Drift Detection Method based on Hoeffding's bounds with moving average-test.

HDDM_A is a drift detection method based on the Hoeffding's inequality which uses the input average as estimator.

Input: x is an entry in a stream of bits, where 1 indicates error/failure and 0 represents correct/normal values.

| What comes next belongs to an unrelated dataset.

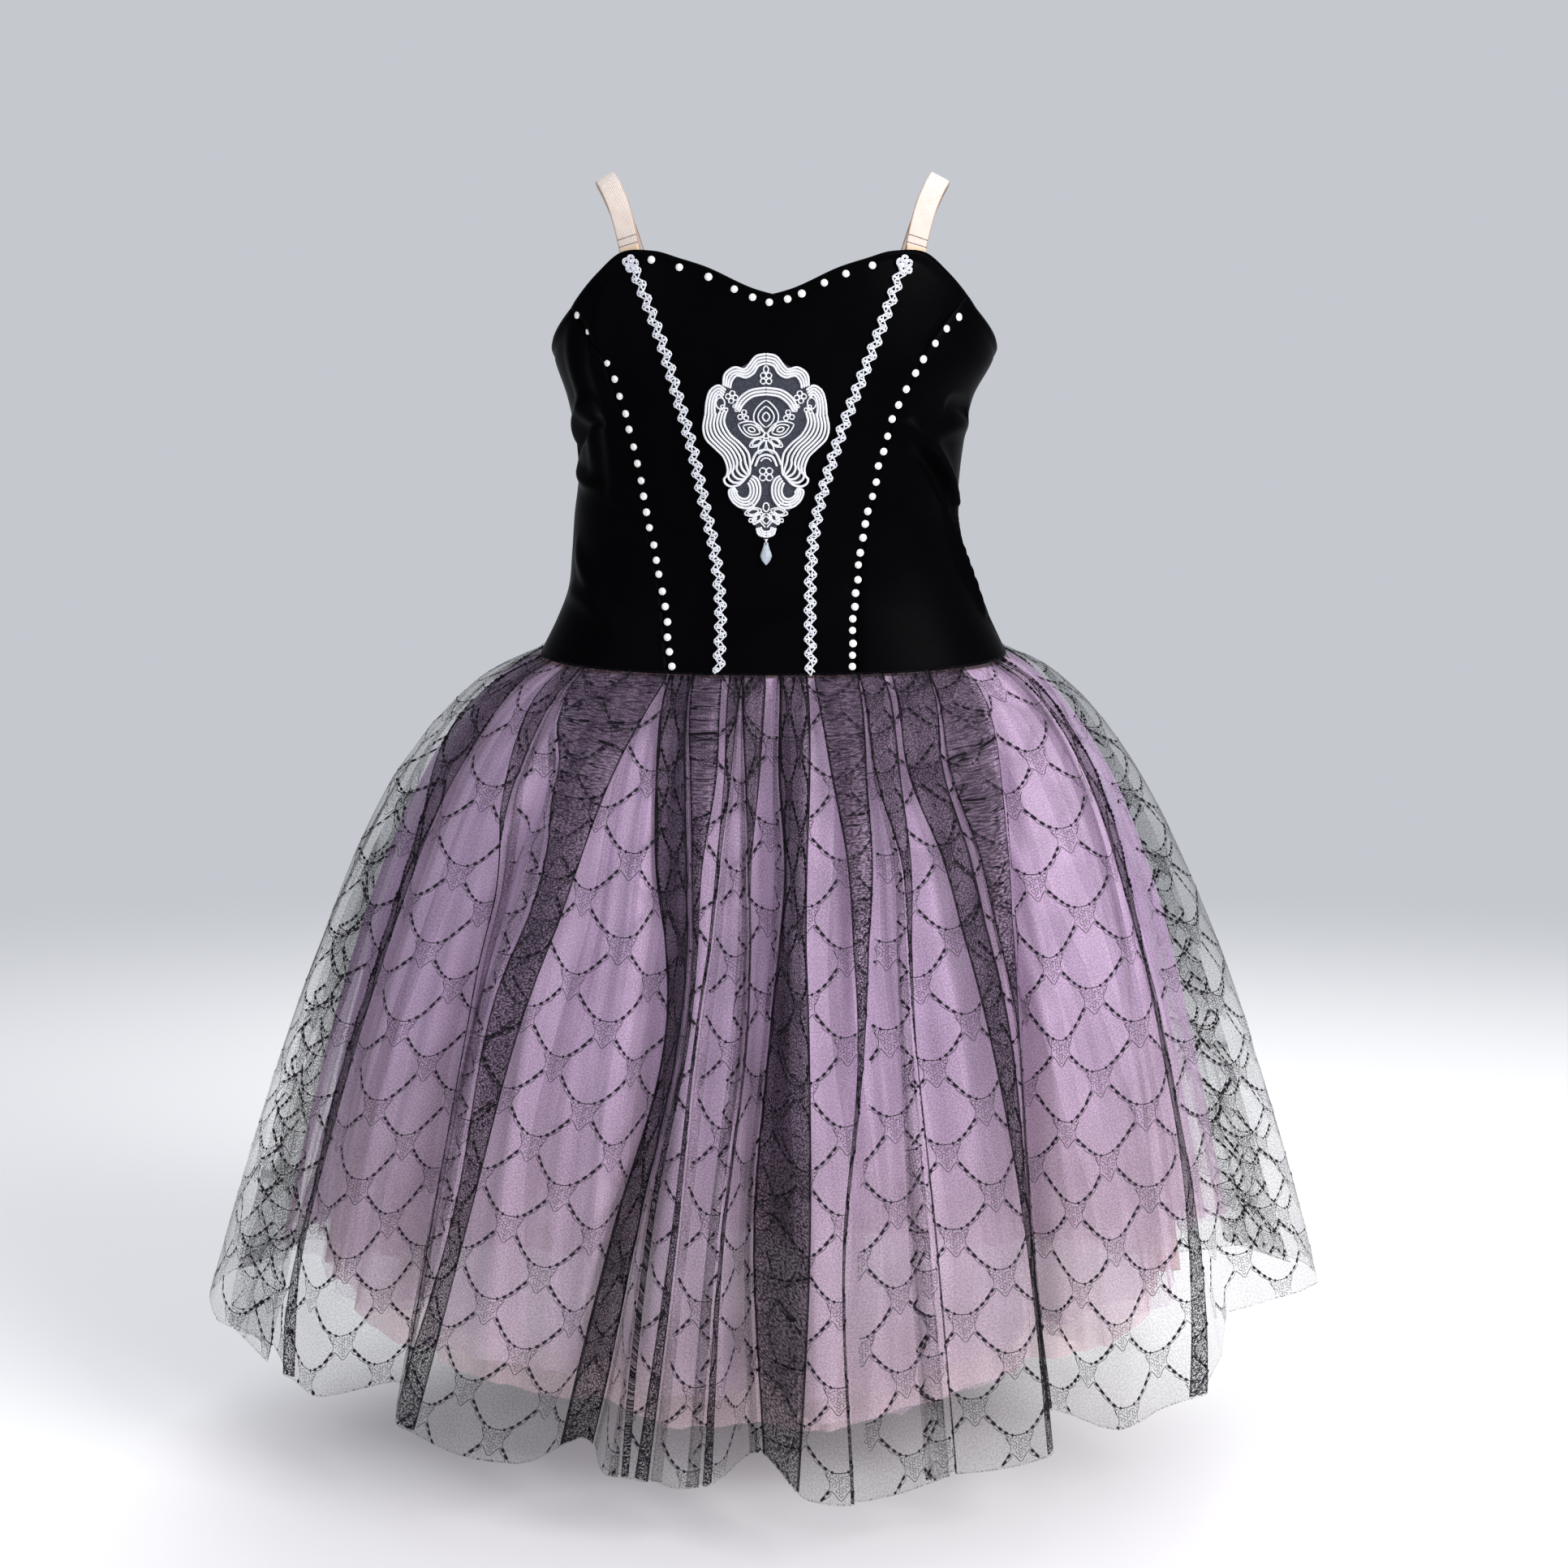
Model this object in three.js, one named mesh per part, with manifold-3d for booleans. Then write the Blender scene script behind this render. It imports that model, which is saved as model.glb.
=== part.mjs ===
// Child's ballet dress: a black velvet bodice with nude elastic straps, silver braid, a lace
// medallion with a crystal drop, and a gathered skirt of three lilac tulle layers under one
// layer of black patterned net.
// Millimetres, +Z up, the front faces -Y. The origin lies midway between the tops of the two
// shoulder straps, where the wearer's shoulders hold the dress up.
import * as THREE from 'three';
import { mergeVertices } from 'three/addons/utils/BufferGeometryUtils.js';
import Module from 'manifold-3d';

// ---------------------------------------------------------------- driving dimensions
const SEAM_GAP = 0.3; // between pieces that are sewn edge to edge
const LAID_ON = 1; // between the velvet and a trim that is sewn on it
const VELVET = 1.5; // wall of the bodice
const ELASTIC = 1.2; // strap
const SHEER = 1.0; // wall of the net and of each tulle layer
const LACE = 1.0;
const BRAID = 1.2;

const WAIST_Z = -305; // seam between bodice and skirt, below the strap tops
const BODICE_END = WAIST_Z + VELVET / 2; // lower outer edge; the inner one dips as it flares
const STRAP_WIDTH = 13.5;
const STRAP_TUCK = 12; // strap end sewn inside the velvet
const BRAID_WIDTH = 8.5;
const NET_LENGTH = 500; // cut length of the longest skirt layer, waist to hem
// How far the skirt flares out on each side, as a share of the flare curve.
const skirtFlare = { left: 1.03, right: 0.98, front: 0.5, back: 0.6 };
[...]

For example, if a classifier's prediction \(y'\) is right or wrong w.r.t. the true target label \(y\):

  • 0: Correct, \(y=y'\)

  • 1: Error, \(y \neq y'\)

Implementation based on MOA.

Parameters

  • drift_confidence

    Default0.001

    Confidence to the drift

  • warning_confidence

    Default0.005

    Confidence to the warning

  • two_sided_test

    DefaultFalse

    If True, will monitor error increments and decrements (two-sided). By default will only monitor increments (one-sided).

Attributes

  • drift_detected

    Whether or not a drift is detected following the last update.

  • warning_detected

    Whether or not a drift is detected following the last update.

Examples

import random
from river import drift

rng = random.Random(42)
hddm_a = drift.binary.HDDM_A()

data_stream = rng.choices([0, 1], k=1000)
data_stream = data_stream + rng.choices([0, 1], k=1000, weights=[0.3, 0.7])

print_warning = True
for i, x in enumerate(data_stream):
    hddm_a.update(x)
    if hddm_a.warning_detected and print_warning:
        print(f"Warning detected at index {i}")
        print_warning = False
    if hddm_a.drift_detected:
        print(f"Change detected at index {i}")
        print_warning = True
Warning detected at index 451
Change detected at index 1206

Methods

update

Update the change detector with a single data point.

Parameters

  • x'bool'

Returns

BinaryDriftDetector: self


  1. Frías-Blanco I, del Campo-Ávila J, Ramos-Jimenez G, et al. Online and non-parametric drift detection methods based on Hoeffding's bounds. IEEE Transactions on Knowledge and Data Engineering, 2014, 27(3): 810-823. 

  2. Albert Bifet, Geoff Holmes, Richard Kirkby, Bernhard Pfahringer. MOA: Massive Online Analysis; Journal of Machine Learning Research 11: 1601-1604, 2010.